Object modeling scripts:

---+---

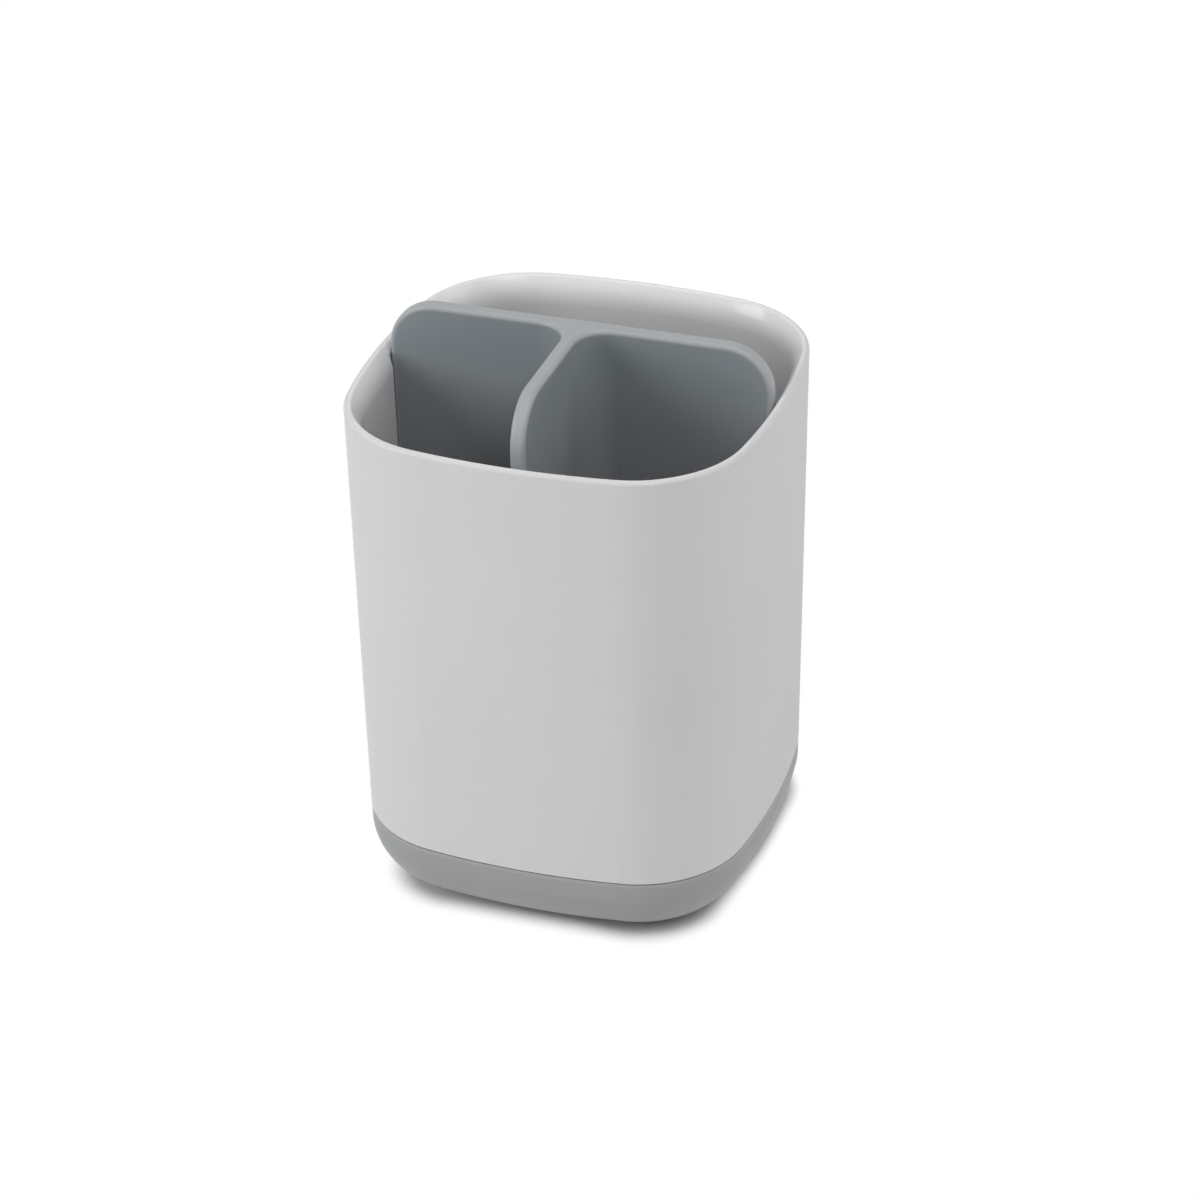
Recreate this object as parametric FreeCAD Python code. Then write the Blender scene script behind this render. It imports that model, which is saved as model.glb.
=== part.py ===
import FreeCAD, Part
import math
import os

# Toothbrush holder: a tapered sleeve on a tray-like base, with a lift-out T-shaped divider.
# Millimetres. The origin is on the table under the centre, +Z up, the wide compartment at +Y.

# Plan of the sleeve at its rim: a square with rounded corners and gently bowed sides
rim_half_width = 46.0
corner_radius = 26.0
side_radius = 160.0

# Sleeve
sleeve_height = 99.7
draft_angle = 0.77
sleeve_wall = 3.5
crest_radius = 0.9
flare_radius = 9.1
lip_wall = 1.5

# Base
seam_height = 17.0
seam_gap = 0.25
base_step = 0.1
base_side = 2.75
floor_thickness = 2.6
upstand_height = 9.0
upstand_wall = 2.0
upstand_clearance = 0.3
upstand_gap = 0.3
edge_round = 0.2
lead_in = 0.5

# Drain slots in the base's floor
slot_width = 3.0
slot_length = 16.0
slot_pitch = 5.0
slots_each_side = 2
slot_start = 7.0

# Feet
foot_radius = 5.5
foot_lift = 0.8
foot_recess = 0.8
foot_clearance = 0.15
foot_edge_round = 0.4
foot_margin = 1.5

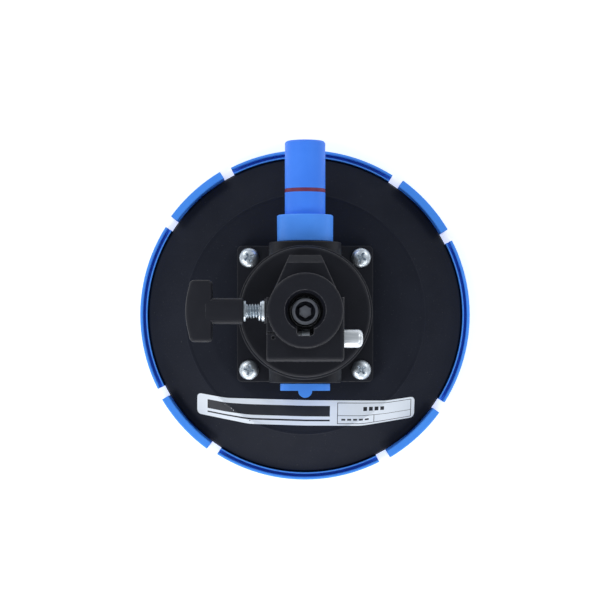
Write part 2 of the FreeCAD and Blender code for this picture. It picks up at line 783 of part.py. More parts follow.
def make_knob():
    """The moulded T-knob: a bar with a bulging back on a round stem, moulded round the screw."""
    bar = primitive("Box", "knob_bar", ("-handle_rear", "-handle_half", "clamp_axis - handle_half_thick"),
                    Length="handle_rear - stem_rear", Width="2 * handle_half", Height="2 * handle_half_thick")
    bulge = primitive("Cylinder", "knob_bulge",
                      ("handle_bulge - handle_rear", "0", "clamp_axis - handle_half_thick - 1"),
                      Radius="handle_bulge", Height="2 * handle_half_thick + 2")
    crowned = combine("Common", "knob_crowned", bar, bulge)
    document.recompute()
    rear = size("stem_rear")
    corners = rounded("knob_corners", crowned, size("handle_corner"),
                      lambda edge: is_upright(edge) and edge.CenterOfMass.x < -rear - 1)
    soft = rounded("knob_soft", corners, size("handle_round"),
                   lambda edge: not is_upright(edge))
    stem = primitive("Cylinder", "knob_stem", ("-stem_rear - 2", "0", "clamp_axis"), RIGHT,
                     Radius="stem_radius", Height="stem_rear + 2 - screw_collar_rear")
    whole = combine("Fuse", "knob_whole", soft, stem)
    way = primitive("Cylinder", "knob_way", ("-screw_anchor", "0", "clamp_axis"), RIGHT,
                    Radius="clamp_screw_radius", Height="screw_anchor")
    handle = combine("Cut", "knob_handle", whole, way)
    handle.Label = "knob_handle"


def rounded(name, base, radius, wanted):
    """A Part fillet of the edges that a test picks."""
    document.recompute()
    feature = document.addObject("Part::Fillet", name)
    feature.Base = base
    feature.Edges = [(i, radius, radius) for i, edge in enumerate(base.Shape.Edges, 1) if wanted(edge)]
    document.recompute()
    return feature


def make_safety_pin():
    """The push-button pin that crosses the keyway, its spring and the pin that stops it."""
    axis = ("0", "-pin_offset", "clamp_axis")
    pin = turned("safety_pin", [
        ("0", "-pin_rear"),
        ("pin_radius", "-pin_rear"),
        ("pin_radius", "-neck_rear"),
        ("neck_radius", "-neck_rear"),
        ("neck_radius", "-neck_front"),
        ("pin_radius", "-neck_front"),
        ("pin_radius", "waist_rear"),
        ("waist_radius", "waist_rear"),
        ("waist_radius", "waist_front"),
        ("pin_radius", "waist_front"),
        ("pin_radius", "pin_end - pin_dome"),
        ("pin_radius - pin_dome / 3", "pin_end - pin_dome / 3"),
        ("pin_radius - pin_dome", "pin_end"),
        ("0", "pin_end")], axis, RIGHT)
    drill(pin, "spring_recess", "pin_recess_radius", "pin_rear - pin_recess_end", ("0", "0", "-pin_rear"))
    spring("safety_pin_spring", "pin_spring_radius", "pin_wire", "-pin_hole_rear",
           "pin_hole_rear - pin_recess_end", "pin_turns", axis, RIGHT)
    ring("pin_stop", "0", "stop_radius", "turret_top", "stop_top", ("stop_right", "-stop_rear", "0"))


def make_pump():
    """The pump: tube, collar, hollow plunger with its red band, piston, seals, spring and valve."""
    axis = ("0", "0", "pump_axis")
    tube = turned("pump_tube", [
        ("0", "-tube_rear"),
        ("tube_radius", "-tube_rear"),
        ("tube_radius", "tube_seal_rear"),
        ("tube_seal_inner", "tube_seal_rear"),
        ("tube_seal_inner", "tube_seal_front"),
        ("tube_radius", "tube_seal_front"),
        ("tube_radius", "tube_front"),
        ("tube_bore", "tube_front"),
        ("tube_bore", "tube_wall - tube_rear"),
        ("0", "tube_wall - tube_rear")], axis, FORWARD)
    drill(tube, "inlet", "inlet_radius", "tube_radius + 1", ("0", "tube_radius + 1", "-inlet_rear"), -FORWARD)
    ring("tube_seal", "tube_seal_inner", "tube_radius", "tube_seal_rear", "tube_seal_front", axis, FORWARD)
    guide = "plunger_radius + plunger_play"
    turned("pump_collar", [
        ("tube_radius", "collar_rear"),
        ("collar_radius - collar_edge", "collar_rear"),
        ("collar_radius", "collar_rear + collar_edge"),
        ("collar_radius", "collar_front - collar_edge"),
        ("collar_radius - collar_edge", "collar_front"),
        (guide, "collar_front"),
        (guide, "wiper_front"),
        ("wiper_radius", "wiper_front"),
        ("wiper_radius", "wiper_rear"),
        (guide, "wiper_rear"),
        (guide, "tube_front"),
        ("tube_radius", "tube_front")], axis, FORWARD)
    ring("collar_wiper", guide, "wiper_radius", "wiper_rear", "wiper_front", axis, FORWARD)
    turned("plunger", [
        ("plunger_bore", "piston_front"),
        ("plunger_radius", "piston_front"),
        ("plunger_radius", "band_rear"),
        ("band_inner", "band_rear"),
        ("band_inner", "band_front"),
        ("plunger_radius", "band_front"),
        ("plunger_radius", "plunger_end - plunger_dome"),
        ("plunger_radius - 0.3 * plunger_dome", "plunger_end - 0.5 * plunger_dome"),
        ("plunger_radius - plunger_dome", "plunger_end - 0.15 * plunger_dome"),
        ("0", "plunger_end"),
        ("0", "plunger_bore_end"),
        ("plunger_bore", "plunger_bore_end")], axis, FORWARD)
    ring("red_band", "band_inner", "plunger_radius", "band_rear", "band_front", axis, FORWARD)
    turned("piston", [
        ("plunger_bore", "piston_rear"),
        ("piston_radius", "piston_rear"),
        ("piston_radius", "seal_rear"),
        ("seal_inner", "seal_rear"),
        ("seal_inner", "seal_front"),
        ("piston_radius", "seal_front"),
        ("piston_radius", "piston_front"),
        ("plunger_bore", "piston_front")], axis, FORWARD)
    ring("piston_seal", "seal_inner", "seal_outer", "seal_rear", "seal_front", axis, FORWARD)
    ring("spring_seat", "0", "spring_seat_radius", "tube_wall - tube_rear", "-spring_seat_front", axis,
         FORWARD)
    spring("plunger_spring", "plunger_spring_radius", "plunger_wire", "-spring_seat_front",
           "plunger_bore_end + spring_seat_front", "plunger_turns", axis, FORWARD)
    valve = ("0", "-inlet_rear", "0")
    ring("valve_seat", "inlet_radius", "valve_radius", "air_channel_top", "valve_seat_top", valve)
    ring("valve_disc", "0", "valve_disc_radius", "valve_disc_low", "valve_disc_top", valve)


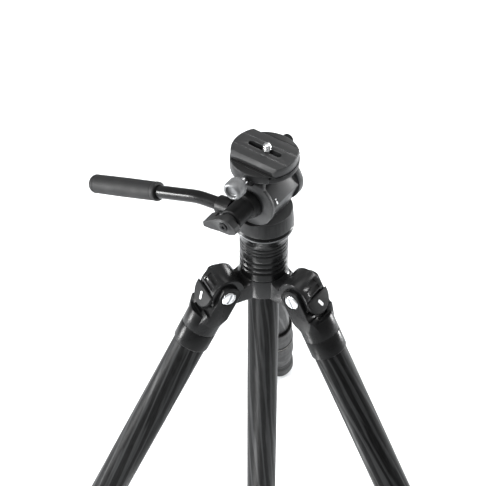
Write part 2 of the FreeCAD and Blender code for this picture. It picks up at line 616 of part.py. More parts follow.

---+---

__What is required__
Extract the listing in its entirety and repeat it exactly.

__The output__
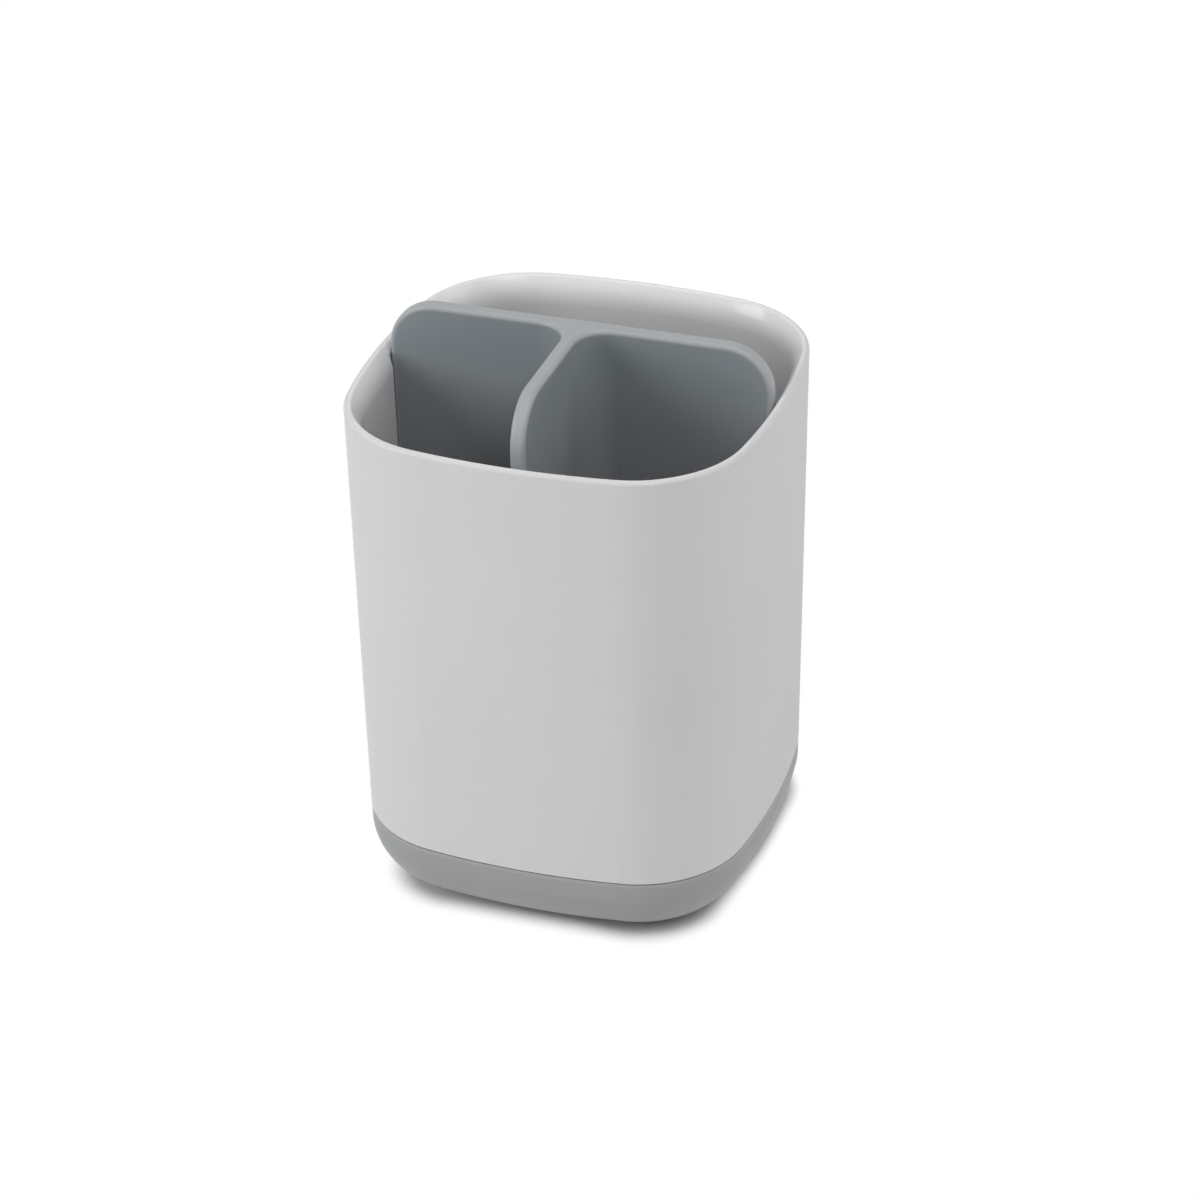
Recreate this object as parametric FreeCAD Python code. Then write the Blender scene script behind this render. It imports that model, which is saved as model.glb.
=== part.py ===
import FreeCAD, Part
import math
import os

# Toothbrush holder: a tapered sleeve on a tray-like base, with a lift-out T-shaped divider.
# Millimetres. The origin is on the table under the centre, +Z up, the wide compartment at +Y.

# Plan of the sleeve at its rim: a square with rounded corners and gently bowed sides
rim_half_width = 46.0
corner_radius = 26.0
side_radius = 160.0

# Sleeve
sleeve_height = 99.7
draft_angle = 0.77
sleeve_wall = 3.5
crest_radius = 0.9
flare_radius = 9.1
lip_wall = 1.5

# Base
seam_height = 17.0
seam_gap = 0.25
base_step = 0.1
base_side = 2.75
floor_thickness = 2.6
upstand_height = 9.0
upstand_wall = 2.0
upstand_clearance = 0.3
upstand_gap = 0.3
edge_round = 0.2
lead_in = 0.5

# Drain slots in the base's floor
slot_width = 3.0
slot_length = 16.0
slot_pitch = 5.0
slots_each_side = 2
slot_start = 7.0

# Feet
foot_radius = 5.5
foot_lift = 0.8
foot_recess = 0.8
foot_clearance = 0.15
foot_edge_round = 0.4
foot_margin = 1.5

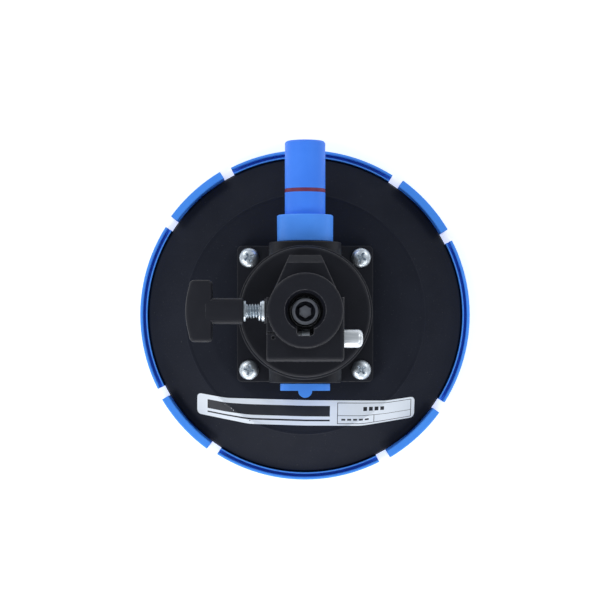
Write part 2 of the FreeCAD and Blender code for this picture. It picks up at line 783 of part.py. More parts follow.
def make_knob():
    """The moulded T-knob: a bar with a bulging back on a round stem, moulded round the screw."""
    bar = primitive("Box", "knob_bar", ("-handle_rear", "-handle_half", "clamp_axis - handle_half_thick"),
                    Length="handle_rear - stem_rear", Width="2 * handle_half", Height="2 * handle_half_thick")
    bulge = primitive("Cylinder", "knob_bulge",
                      ("handle_bulge - handle_rear", "0", "clamp_axis - handle_half_thick - 1"),
                      Radius="handle_bulge", Height="2 * handle_half_thick + 2")
    crowned = combine("Common", "knob_crowned", bar, bulge)
    document.recompute()
    rear = size("stem_rear")
    corners = rounded("knob_corners", crowned, size("handle_corner"),
                      lambda edge: is_upright(edge) and edge.CenterOfMass.x < -rear - 1)
    soft = rounded("knob_soft", corners, size("handle_round"),
                   lambda edge: not is_upright(edge))
    stem = primitive("Cylinder", "knob_stem", ("-stem_rear - 2", "0", "clamp_axis"), RIGHT,
                     Radius="stem_radius", Height="stem_rear + 2 - screw_collar_rear")
    whole = combine("Fuse", "knob_whole", soft, stem)
    way = primitive("Cylinder", "knob_way", ("-screw_anchor", "0", "clamp_axis"), RIGHT,
                    Radius="clamp_screw_radius", Height="screw_anchor")
    handle = combine("Cut", "knob_handle", whole, way)
    handle.Label = "knob_handle"


def rounded(name, base, radius, wanted):
    """A Part fillet of the edges that a test picks."""
    document.recompute()
    feature = document.addObject("Part::Fillet", name)
    feature.Base = base
    feature.Edges = [(i, radius, radius) for i, edge in enumerate(base.Shape.Edges, 1) if wanted(edge)]
    document.recompute()
    return feature


def make_safety_pin():
    """The push-button pin that crosses the keyway, its spring and the pin that stops it."""
    axis = ("0", "-pin_offset", "clamp_axis")
    pin = turned("safety_pin", [
        ("0", "-pin_rear"),
        ("pin_radius", "-pin_rear"),
        ("pin_radius", "-neck_rear"),
        ("neck_radius", "-neck_rear"),
        ("neck_radius", "-neck_front"),
        ("pin_radius", "-neck_front"),
        ("pin_radius", "waist_rear"),
        ("waist_radius", "waist_rear"),
        ("waist_radius", "waist_front"),
        ("pin_radius", "waist_front"),
        ("pin_radius", "pin_end - pin_dome"),
        ("pin_radius - pin_dome / 3", "pin_end - pin_dome / 3"),
        ("pin_radius - pin_dome", "pin_end"),
        ("0", "pin_end")], axis, RIGHT)
    drill(pin, "spring_recess", "pin_recess_radius", "pin_rear - pin_recess_end", ("0", "0", "-pin_rear"))
    spring("safety_pin_spring", "pin_spring_radius", "pin_wire", "-pin_hole_rear",
           "pin_hole_rear - pin_recess_end", "pin_turns", axis, RIGHT)
    ring("pin_stop", "0", "stop_radius", "turret_top", "stop_top", ("stop_right", "-stop_rear", "0"))


def make_pump():
    """The pump: tube, collar, hollow plunger with its red band, piston, seals, spring and valve."""
    axis = ("0", "0", "pump_axis")
    tube = turned("pump_tube", [
        ("0", "-tube_rear"),
        ("tube_radius", "-tube_rear"),
        ("tube_radius", "tube_seal_rear"),
        ("tube_seal_inner", "tube_seal_rear"),
        ("tube_seal_inner", "tube_seal_front"),
        ("tube_radius", "tube_seal_front"),
        ("tube_radius", "tube_front"),
        ("tube_bore", "tube_front"),
        ("tube_bore", "tube_wall - tube_rear"),
        ("0", "tube_wall - tube_rear")], axis, FORWARD)
    drill(tube, "inlet", "inlet_radius", "tube_radius + 1", ("0", "tube_radius + 1", "-inlet_rear"), -FORWARD)
    ring("tube_seal", "tube_seal_inner", "tube_radius", "tube_seal_rear", "tube_seal_front", axis, FORWARD)
    guide = "plunger_radius + plunger_play"
    turned("pump_collar", [
        ("tube_radius", "collar_rear"),
        ("collar_radius - collar_edge", "collar_rear"),
        ("collar_radius", "collar_rear + collar_edge"),
        ("collar_radius", "collar_front - collar_edge"),
        ("collar_radius - collar_edge", "collar_front"),
        (guide, "collar_front"),
        (guide, "wiper_front"),
        ("wiper_radius", "wiper_front"),
        ("wiper_radius", "wiper_rear"),
        (guide, "wiper_rear"),
        (guide, "tube_front"),
        ("tube_radius", "tube_front")], axis, FORWARD)
    ring("collar_wiper", guide, "wiper_radius", "wiper_rear", "wiper_front", axis, FORWARD)
    turned("plunger", [
        ("plunger_bore", "piston_front"),
        ("plunger_radius", "piston_front"),
        ("plunger_radius", "band_rear"),
        ("band_inner", "band_rear"),
        ("band_inner", "band_front"),
        ("plunger_radius", "band_front"),
        ("plunger_radius", "plunger_end - plunger_dome"),
        ("plunger_radius - 0.3 * plunger_dome", "plunger_end - 0.5 * plunger_dome"),
        ("plunger_radius - plunger_dome", "plunger_end - 0.15 * plunger_dome"),
        ("0", "plunger_end"),
        ("0", "plunger_bore_end"),
        ("plunger_bore", "plunger_bore_end")], axis, FORWARD)
    ring("red_band", "band_inner", "plunger_radius", "band_rear", "band_front", axis, FORWARD)
    turned("piston", [
        ("plunger_bore", "piston_rear"),
        ("piston_radius", "piston_rear"),
        ("piston_radius", "seal_rear"),
        ("seal_inner", "seal_rear"),
        ("seal_inner", "seal_front"),
        ("piston_radius", "seal_front"),
        ("piston_radius", "piston_front"),
        ("plunger_bore", "piston_front")], axis, FORWARD)
    ring("piston_seal", "seal_inner", "seal_outer", "seal_rear", "seal_front", axis, FORWARD)
    ring("spring_seat", "0", "spring_seat_radius", "tube_wall - tube_rear", "-spring_seat_front", axis,
         FORWARD)
    spring("plunger_spring", "plunger_spring_radius", "plunger_wire", "-spring_seat_front",
           "plunger_bore_end + spring_seat_front", "plunger_turns", axis, FORWARD)
    valve = ("0", "-inlet_rear", "0")
    ring("valve_seat", "inlet_radius", "valve_radius", "air_channel_top", "valve_seat_top", valve)
    ring("valve_disc", "0", "valve_disc_radius", "valve_disc_low", "valve_disc_top", valve)


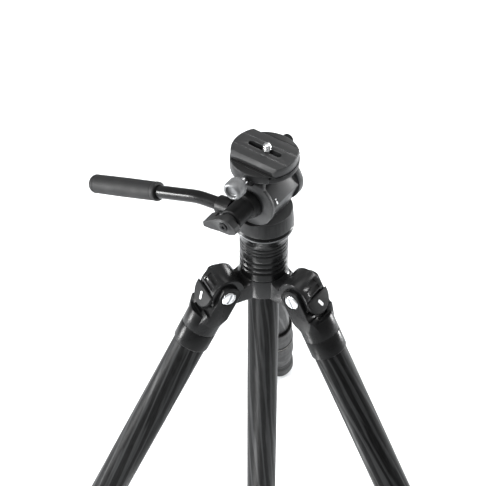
Write part 2 of the FreeCAD and Blender code for this picture. It picks up at line 616 of part.py. More parts follow.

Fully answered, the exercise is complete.